Robustness is a familiar engineering concept. Since the dawn of the profession, safety conscience engineers have designed nearly everything to operate within margins of safety. From an engineering design perspective, robustness and safety margin are synonyms. But, protecting valuable assets from the ravages of Black Swans through safety margins requires a serious commitment of financial resources. Enhanced safety does not come for free.

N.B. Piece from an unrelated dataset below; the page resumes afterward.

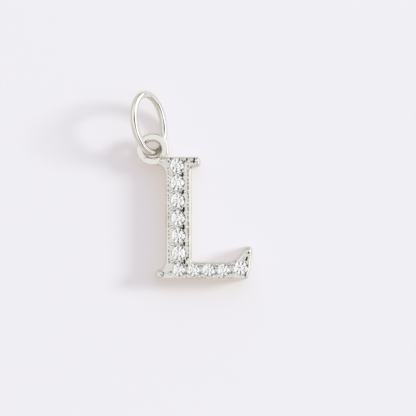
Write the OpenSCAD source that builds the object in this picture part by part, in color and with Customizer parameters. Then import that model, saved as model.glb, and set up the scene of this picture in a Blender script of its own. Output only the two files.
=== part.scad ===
// Initial pendant: a serif capital L set with eleven round brilliants,
// a bail loop soldered to its top left serif, and an oval jump ring.
// It lies on its back. Millimetres, +Y up the letter, +Z out of its face.

/* [Letter] */
// Height of the letter from its baseline to its top edge
letter_h = 10; // [9:0.1:13]
// Width of the stem at the back
stem_w = 2.16; // [2.05:0.01:2.6]
// Thickness from the back to the face
thickness = 1.6; // [1.5:0.05:2.4]
// Height of the foot
foot_h = 1.46; // [1.4:0.01:1.9]
// Reach of the foot from the stem's centre line to the outside of its tip
foot_reach = 6.07; // [5.9:0.01:7.5]
// How far the foot's end slopes in between its tip and the baseline
foot_slope = 0.47; // [0.3:0.01:0.6]
// Height of the swept-up tip above the baseline
tip_h = 2.73; // [2.5:0.01:3.2]
// Width of the tip at its top
tip_w = 0.65; // [0.6:0.01:0.9]
// Run of the sweep from the foot's top edge up to the tip
sweep_run = 0.86; // [0.7:0.01:1.1]
// Radius of the sweep's hollow
sweep_r = 1.3; // [0.8:0.05:1.5]
// Radius of the tip's round corners
tip_r = 0.36; // [0.3:0.01:0.38]
// Reach of the top serif on the right, from the stem's centre line
serif_right = 1.78; // [1.7:0.01:2.1]
// Reach of the top serif on the left, under the bail loop
serif_left = 1.82; // [1.75:0.01:2]
// Depth of the top serif at its right end
serif_h = 0.78; // [0.7:0.01:1]
// Depth of the top serif at its left end, under the bail loop
left_serif_h = 0.69; // [0.6:0.01:0.8]
// How much deeper the serif is where it meets the stem
serif_drop = 0.18; // [0.1:0.01:0.3]
// Radius of the hollow under the left serif
left_bracket_r = 0.85; // [0.5:0.05:1]
// Radius of the hollow under the right serif and inside the foot
right_bracket_r = 0.27; // [0.2:0.01:0.5]
// Height of the ball end at the bottom left
ball_h = 0.76; // [0.74:0.01:0.9]
// Reach of the ball end from the stem's centre line
ball_reach = 1.88; // [1.8:0.01:2.2]
// How far the ball end is lifted off the baseline
ball_lift = 0.1; // [0.05:0.01:0.2]
// Radius of the polished edge round the face
edge_r = 0.2; // [0.12:0.01:0.24]
// Draft of the walls between the back and the polished edge
wall_draft = 0.04; // [0.02:0.01:0.06]
// Bevel round the back
back_bevel = 0.07; // [0.04:0.01:0.12]

/* [Bail loop] */
// Outer diameter of the soldered loop
loop_od = 2.65; // [2.5:0.05:3]
// Diameter of the loop's hole
loop_id = 1.44; // [1.4:0.02:1.6]
// Thickness of the loop
loop_t = 0.5; // [0.4:0.02:0.52]
// Radius of the loop's rounded edges
loop_edge_r = 0.16; // [0.1:0.01:0.18]
// Height of the middle of the loop above the letter's back
loop_mid_z = 1.14; // [1.05:0.01:1.25]
// Distance of the loop's centre left of the stem's centre line
loop_left = 2.1; // [2:0.02:2.3]
// Height of the loop's centre above the letter's top edge
loop_rise = 0.6; // [0.5:0.02:0.7]

/* [Jump ring] */
// Diameter of the ring's wire
wire_d = 0.6; // [0.5:0.02:0.64]
// Outer length of the oval ring
ring_l = 5.55; // [5.3:0.05:6]
// Outer width of the oval ring
ring_w = 3.77; // [3.6:0.01:3.9]
// Angle between the ring's plane and the surface that the pendant lies on
ring_tilt = 46.5; // [44:0.5:50]
// Direction in which the tilted ring comes down, from +X
ring_swing = -5.4; // [-8:0.2:-2]
// Turn of the oval in its own plane
ring_roll = 28.5; // [24:0.5:32]
// How far the ring's lower end hangs below the centre of the loop's hole
ring_dip = 0.25; // [0.2:0.01:0.3]
// Distance of the ring's centre left of the centre of the loop's hole
ring_shift = 0.29; // [0.2:0.01:0.35]
// Clearance between the ring's lowest point and the surface below
ring_lift = 0.02; // [0.01:0.01:0.05]

/* [Stones] */
// Diameter of the stones in the stem and at the tip
stone_d = 1.2; // [1.1:0.01:1.26]
// Diameter of the stones at the corner and along the foot
small_stone_d = 1.05; // [0.95:0.01:1.08]
// Table of a stone, as a share of its diameter
table_share = 0.56; // [0.5:0.01:0.62]
// Slope of the crown's main facets
crown_angle = 34.5; // [30:0.5:36]
// Slope of the pavilion's main facets
pavilion_angle = 40.8; // [39:0.2:42]
// Thickness of the girdle, as a share of the diameter
girdle_share = 0.03; // [0.02:0.005:0.05]
// Depth of the girdle's middle below the letter's face
stone_sink = 0.1; // [0.06:0.01:0.14]
// Distance of the top stone's centre below the top edge
top_margin = 0.715; // [0.68:0.005:0.8]
// Distance of the tip stone's centre inside the tip's outside
tip_margin = 1; // [0.95:0.01:1.2]
// Height of the foot's row of stones above the baseline
foot_row_y = 0.81; // [0.78:0.01:0.9]
// Height of the tip's stone above the foot's row
tip_stone_rise = 0.16; // [0.1:0.01:0.25]
// Offset of the corner stone from the stem's centre line
corner_x = 0.05; // [0:0.01:0.1]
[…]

I’m not a Taleb disciple, but I agree with his observation that pundits often find overly simplistic after-the-fact explanations for Black Swan events. This smug reasoning has lead to overconfidence in modern risk analysis methods … especially those that promise to forecast both frequency and consequences of rare catastrophes … so much so overconfidence that risk analyses are rapidly supplanting robust design in critical circumstances. Overconfidence is being supercharged by media narratives touting advanced data science, artificial intelligence, and the coming availability of quantum computing. But, as Taleb correctly understands (and tries to explain in non-analytical language), risk analysis is necessarily analytically detached from how information in the real world unfolds over time, guaranteeing that Black Swans will never yield to risk analysis. Committing the resources necessary for identifying and mitigating system vulnerabilities is the essential feature of robust design. Only then can you hope to defend against the big jump principle.